I’m going to let it fade out or just vignette out or just stop in my construction.
Now I’ve switched to a slightly darker value so I can get a little bit of a transition
into the shadows, and I’m just going to zigzag that darker value up
into the lighter value.
Or, I could have made the same value throughout
and not worry about a gradation.
Just do that.
I’ve done the most important things I’ve needed to do to that torso area.
I’ve created a value in light, a value in shadow, a very specific yet simplified shape
that suggestive of the real shape, and I’ve separated the light side from the shadow side.
I’ve created a structure.
In this case, it’s kind of a boxy structure because I haven’t put any gradation in there.
Remember, from our last lessons gradation rounds the form.
It does several things we found out last lesson.
But right now we’re worried about just one thing.
It’s rounding the form.
If we have no gradation in here we have no sense of roundness.
The audience might bail us out or the linear drawing might suggest, describe roundness,
but the rendering is not supporting that yet.
That’s actually okay.
We could leave it like this and do just fine.
More than likely we want to take it a little farther.
We want to gradate it with roundness.
We’re going to use the half-tones, the darker half-tones to gradate them, gradate this roundness.
As the form slowly turns down away from the light source down towards the shadow, it starts
to take on the value of the shadow.
It gets darker and darker and darker.
You see the reference here.
You can see the simple conception of that reference material.
Now it’s rendered.
See how quick that was?
If you took away all my yacking, that took about 5-10 minutes at most, probably 5 minutes
to draw these simple shapes, these 3 or 4 simple shapes and to establish a value and
a little bit of rendering.
Notice the rendering is always the zigzag.

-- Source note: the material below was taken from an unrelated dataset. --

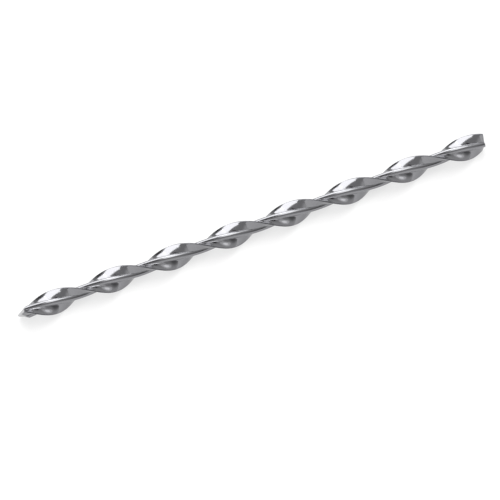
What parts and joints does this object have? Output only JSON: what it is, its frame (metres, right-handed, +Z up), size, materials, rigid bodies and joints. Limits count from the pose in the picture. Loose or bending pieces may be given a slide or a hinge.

There are other ways to do it but this is the easiest way to do it.
Now, as that form goes around the backside, and notice what the toned canvas has done
for us here.
You might be thinking, well, Steve, you just replaced all the toned canvas with different
Well, I could have faded this lighter value into the toned canvas here.
I chose to cover it so we could talk about it.
But look at how there is no white in here other than my little construction conceptions.
No white and so as I paint this it looks like she is in an environment.
And so this background is giving us a foreground,
background relationship that looks somewhat real.
That’s hoping us get quicker in our conception and quicker for our audience.
If I had to stop here, if you’d start to feel that environment well enough.
Alright, so we’ve turned that form a little bit.
We might want to turn this back here.
It may want to fade back a little bit.
Again, look at the zigzag going back and forth along the border between the two values.
Now I’m going to drag that darker value into that lighter value.
It turns it again slightly.
Let’s go ahead and put in that nice dark background that our model was environed in.
I’m going to thin it out a little bit so I can move it along.
Added just a dab of solvent to the tip of the brush.
Now, always along the edge of the border.
Zigagging along the border between the two values, we have hair up here that we’ll
never get to.
She’s not going to have a head.
We haven’t done the hips yet.
We’ve got the shadows under here.
I can slightly refine or greatly refine if I need to, lose the breast into the shadow here.
If we have time we’ll come back and pick it out a little.
There is our environment now.
Alright, so it’s just that simple.
Now, we have a choice here.
We can keep working in that rib cage area, or we can move on to the shoulder girdle or
to the hips.
Let’s keep working on that rib cage area just slightly, just a little bit more because
one of the characteristic things about a torso from the back view is that spine.
The spine can really separate strongly.
There are erector muscles coming down the back on either side of the spine.
They help hold you up.
As you get from the midback, mid rib cage down to the tail bone, those erector spines
can really pop out and show themselves.
When they do, oftentimes it takes this big barrel or tube shape of the torso and turns
it into kind of a shotgun, double-barrel shotgun shape where you get two little tubes bumping
against. We’re not getting that here.
She’s laying down so those erector muscles have submerged and are not doing much work.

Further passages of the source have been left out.